▸ **Task directions**:
Take the lines from the beginning of the data below through the line holding "return [(x, y, z) for x, y in outline]" and return exactly those.

▸ **Collected material**:
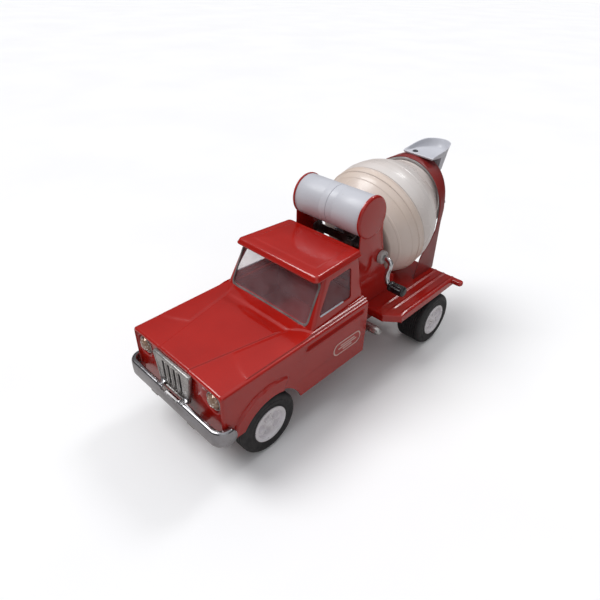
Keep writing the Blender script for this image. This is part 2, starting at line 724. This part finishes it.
def add_windshield_trim():
    """Grey rim of the clear moulding, pressed round the windshield opening."""
    outer = rounded(trapezium(53.6, 52.4, 107.0, 149.4), 7.0, 8)
    inner = rounded(trapezium(51.6, 50.8, 109.0, 147.6), 5.4, 8)
    layers = [(outer, 0.6), (outer, -0.3), (inner, -0.6), (inner, 1.2)]
    rings = [[(x, wall_edges(z)[2] + depth, z) for x, z in outline] for outline, depth in layers]
    trim = add_skin("windshield rim", rings + rings[:1], "rim", caps=OPEN)
    flip_outward(weld(trim))


def side_wall_x(y, z):
    """Half width of the upper cab's side at a point of its side view."""
    front_half, rear_half, front, rear = wall_edges(z)
    return mix(front_half, rear_half, (y - front) / (rear - front))


def add_side_window_trim():
    """Edge of the clear moulding that shows white along the sill of each side window."""
    for side, word in reversed(SIDES):
        sill = [(side * (side_wall_x(y, 116.0) - 0.9), y, 116.0) for y in spaced(-58.0, -23.0, 12)]
        add_skin(f"side window sill {word}", tube_rings(sill, 0.8, 12), "white")


def add_window_glazing():
    """Clear moulding that lines the upper cab."""
    rings = [greenhouse_ring(s, 1.45) for s in spaced(0.10, 0.92, 8)]
    flip_outward(add_skin("window moulding", rings, "glass", "window_glazing", caps=OPEN))


def roof_ring(inset, z):
    outline = plan_outline(54.9 - inset, 50.6 - inset, -60.6 + inset, 10.9 - 0.6 * inset,
                           max(5.0 - 0.6 * inset, 1.5))
    return [(x, y, z) for x, y in outline]


def add_roof():
    """Roof pressing: rolled drip edge, crowned top and a faint raised panel."""
    rolled = [(2.6, 151.6), (1.0, 150.7), (0.2, 150.9), (0.0, 151.6), (0.3, 152.4), (0.9, 152.8),
              (1.1, 153.6), (1.9, 155.0), (2.8, 155.9), (3.8, 156.3), (5.2, 156.5)]
    rings = [roof_ring(inset, z) for inset, z in rolled]
    for inset in spaced(7.0, 30.0, 36):
        crown = 156.6 + 0.7 * step(inset, 8, 26) + 0.45 * step(inset, 12.0, 14.0)
        rings.append(roof_ring(inset, crown))
    top = add_skin("roof", rings, "red", sharp=45.0, caps=(False, True))
    flip_to(top, Z_AXIS)
    under = [roof_ring(2.6, 151.6), roof_ring(9.0, 151.9)]
    add_skin("roof underside", under, "dark_red", caps=OPEN)


def add_cab():
    add_cab_body()
    add_greenhouse()
    add_window_glazing()
    add_roof()


# ---- front trim

def add_grille():
    """Tapered plate with a raised border, four slots and two bright feet on the bumper."""
    y_face = CAB_FRONT_Y - 4.0
    outline = rounded(trapezium(20.2, 26.6, 66.5, 101.5), 1.5)
    plate = slab("grille", outline, in_front_view, y_face + 0.8, CAB_FRONT_Y, "silver", "grille", 0.6)
    slot_x = (-12.0, -4.0, 4.0, 12.0)
    slots = [cutter(rounded([(x - 1.6, 72.0), (x + 1.6, 72.0), (x + 1.6, 97.0), (x - 1.6, 97.0)], 1.4),
                    in_front_view, y_face - 2, CAB_FRONT_Y + 2) for x in slot_x]
    cut(plate, slots)
    border = rounded(trapezium(19.2, 25.6, 67.5, 100.5), 1.2, 4)
    rim_rings = tube_rings([(x, y_face + 0.9, z) for x, z in border], 0.8, 10)
    add_skin("grille border", rim_rings + rim_rings[:1], "silver", caps=OPEN)
    for i, x in enumerate((-8.0, 0.0, 8.0)):
        rib = tube_rings([(x, y_face + 0.8, z) for z in spaced(71.5, 97.0, 6)], 0.7, 10)
        add_skin(f"grille rib {i + 1}", rib, "silver")
    for side, word in SIDES:
        x = side * 17.0
        foot = rounded([(y_face + 1.2, 71.4), (y_face - 0.2, 70.4), (y_face - 4.6, 70.3),
                        (y_face - 4.6, 69.5), (y_face, 69.5), (y_face + 1.2, 68.2)], 0.35, 3)
        slab(f"grille foot {word}", foot, in_side_view, x - 2.8, x + 2.8, "bright", bevel=0.3)
    backing = rounded(trapezium(18.0, 18.0, 70.0, 98.0), 1.0)
    slab("grille backing", backing, in_front_view, CAB_FRONT_Y - 0.9, CAB_FRONT_Y - 0.1, "grip", bevel=0)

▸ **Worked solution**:
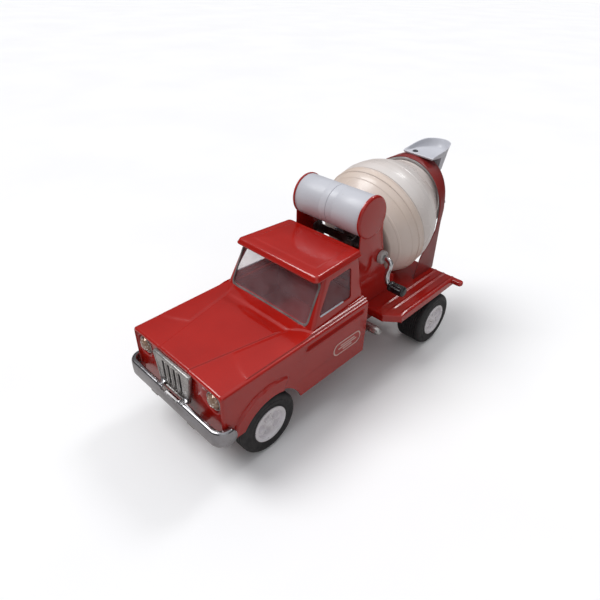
Keep writing the Blender script for this image. This is part 2, starting at line 724. This part finishes it.
def add_windshield_trim():
    """Grey rim of the clear moulding, pressed round the windshield opening."""
    outer = rounded(trapezium(53.6, 52.4, 107.0, 149.4), 7.0, 8)
    inner = rounded(trapezium(51.6, 50.8, 109.0, 147.6), 5.4, 8)
    layers = [(outer, 0.6), (outer, -0.3), (inner, -0.6), (inner, 1.2)]
    rings = [[(x, wall_edges(z)[2] + depth, z) for x, z in outline] for outline, depth in layers]
    trim = add_skin("windshield rim", rings + rings[:1], "rim", caps=OPEN)
    flip_outward(weld(trim))


def side_wall_x(y, z):
    """Half width of the upper cab's side at a point of its side view."""
    front_half, rear_half, front, rear = wall_edges(z)
    return mix(front_half, rear_half, (y - front) / (rear - front))


def add_side_window_trim():
    """Edge of the clear moulding that shows white along the sill of each side window."""
    for side, word in reversed(SIDES):
        sill = [(side * (side_wall_x(y, 116.0) - 0.9), y, 116.0) for y in spaced(-58.0, -23.0, 12)]
        add_skin(f"side window sill {word}", tube_rings(sill, 0.8, 12), "white")


def add_window_glazing():
    """Clear moulding that lines the upper cab."""
    rings = [greenhouse_ring(s, 1.45) for s in spaced(0.10, 0.92, 8)]
    flip_outward(add_skin("window moulding", rings, "glass", "window_glazing", caps=OPEN))


def roof_ring(inset, z):
    outline = plan_outline(54.9 - inset, 50.6 - inset, -60.6 + inset, 10.9 - 0.6 * inset,
                           max(5.0 - 0.6 * inset, 1.5))
    return [(x, y, z) for x, y in outline]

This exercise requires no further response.